By Chaplain (Maj.) Jeff Granger, 65th Air Base Wing Chapel /
Published May 06, 2014
LAJES FIELD, Azores (AFNS) -- This story is part of the
"Commentaries" section on AF.mil. These stories capture the
experiences of Airmen from a first-person perspective.
A number of years ago, I had the privilege to serve as a
chaplain in a training program at the San Antonio Military Medical Center,
Texas, formerly known as Brooke General Hospital. The program included
rotations through a number of different sections on the medical campus. I
served two rotations at the Center for the Intrepid, a world-class
rehabilitation center. Due to the wars in Iraq and Afghanistan, I met a number
of amputees and burn survivors who were adjusting to life after their injuries.
I was new to the hospital ministry and had a lot to learn.

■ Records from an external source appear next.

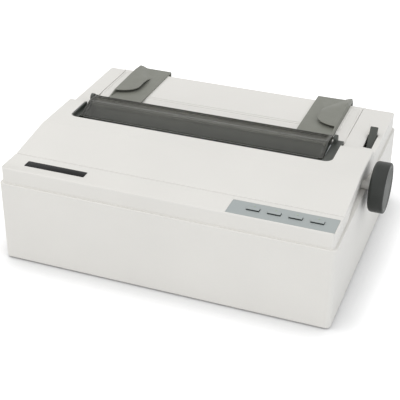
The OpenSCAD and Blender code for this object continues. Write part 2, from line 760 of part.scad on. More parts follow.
// Space under a guide's rising top and its rear ramp, lowered by drop
module wing_space(top_z, wing_y, drop) {
  rise = 2;
  translate([0, 0, -drop]) intersection() {
    along_x(-1, guide_w) polygon([
      [guide_y0, top_z - 5], [guide_y0, top_z - guide_t + 0.3], [wing_y, top_z + wing_h],
      [guide_y1 - 7, top_z + wing_h + rise], [guide_y1, top_z + rise], [guide_y1, top_z - 5]
    ]);
    under_ramp(top_z, 26.5);
    under_ramp(top_z + 2, 12);
  }
}

// One paper guide, drawn with its inner edge at x = 0 and its outer edge at x = guide_w
module guide() {
  base_z = table_z + guide_gap;
  top_z = base_z + guide_t;
  wing_y = guide_y0 + 17.5;
  wing_t = 1.2;
  side_t = 2.8;
  side_in = 1.9;
  hook = 9;
  difference() {
    union() {
      // base, from its thin front edge to the hook over the table's rear edge
      along_x(0, guide_w) polygon([
        [guide_y0, base_z], [guide_y0 + 1, top_z], [guide_y1 - 1.5, top_z], [guide_y1, top_z - 1.5],
        [guide_y1, base_z - hook], [guide_y1 - 2, base_z - hook], [guide_y1 - 2, base_z],
        [guide_y0, base_z]
      ]);
      // wing with a curved front lip, and the outer wall
      intersection() {
        translate([0, 0, base_z + 0.1]) linear_extrude(20) polygon(concat(
          [[guide_w, guide_y0], [guide_w - side_t, guide_y0], [guide_w - side_t, wing_y]], [
            for (a = [9:9:90]) [guide_w - wing_w * sin(a), wing_y + 20 * (1 - cos(a))]
          ], [[guide_w - wing_w, guide_y1], [guide_w, guide_y1]]));
        wing_space(top_z, wing_y, 0);
      }
    }
    // gap under the wing, open to the front and to the paper
    intersection() {
      block(-1, guide_w - side_t, wing_y - 1, guide_y1 + 1, top_z, top_z + 20);
      wing_space(top_z, wing_y, wing_t);
    }
    // the outer wall leans inwards
    along_y(guide_y0 - 1, guide_y1 + 1) polygon([
      [guide_w, base_z + 0.2], [guide_w - side_in, top_z + wing_h + 1.5],
      [guide_w - side_in, top_z + 20], [guide_w + 1, top_z + 20], [guide_w + 1, base_z + 0.2]
    ]);
  }
}

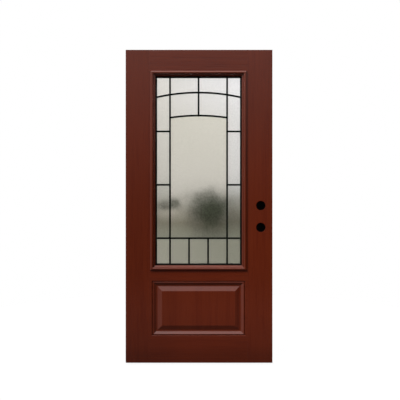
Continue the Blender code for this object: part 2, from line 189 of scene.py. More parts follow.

As their chaplain, I assumed that my role with these men and women would be to
help them through the grief experienced from their loss. My first week there, I
felt like I was a visitor at a funeral parlor -- you know the awkward feeling
you get there? You realize it's important to be there but you don't really know
what to say. I was uncomfortable. But, I soon learned my preconceptions were
actually misconceptions.
These men and women at the Center for the Intrepid were
determined to go on with life and had similar concerns to others I have met and
counseled. Their concerns included navigating the military medical system,
planning for life after the military, waiting for medical evaluation board
determinations and relationship issues that began growing even before the
deployment that was cut short.
Some were celebrating life events; one had recently become
engaged, and one man was home to see his child who was born while he was
deployed. These service members all faced the normal challenges that are common
in our military communities.
At the Center for the Intrepid, adjusting to life's newest
challenges was a shared experience.
I remember a particular conversation with a group of
amputees who were sharing what it was like getting used to the new normal. One
mentioned that he had gotten out of bed at night and forgotten he was missing a
leg and fell down. As others chuckled, many confessed they had done the same.
It seems it's a rite of passage for those who lose a leg. I wouldn't have
expected to hear them laughing together, but the conversations flowed very
naturally between these wounded warriors. The conversation illustrated for me
the attitude they shared -- these men and women were facing a challenge, not
dealing with defeat.
I read a text on positive psychology that year and it
referenced a study to understand how cancer patients dealt with grief.
Interestingly, the researchers encountered a problem: in their cancer treatment
center, they were unable to find a large enough sample of patients struggling
with grief. Just the opposite was true of their population: these patients
became stronger as they focused their energies and rearranged their lives to
battle cancer. Extraneous activities that may amuse, but ultimately distract
from meaningful life were abandoned. Significant relationships too often
neglected when life is smooth quickly become a high priority and these
relationships become closer and more meaningful.
Just like the cancer patient study, my experience with
wounded warriors at the Center for the Intrepid proved uniquely instructive.
I learned that, oddly enough, life's challenges can actually
make life richer and more fulfilling.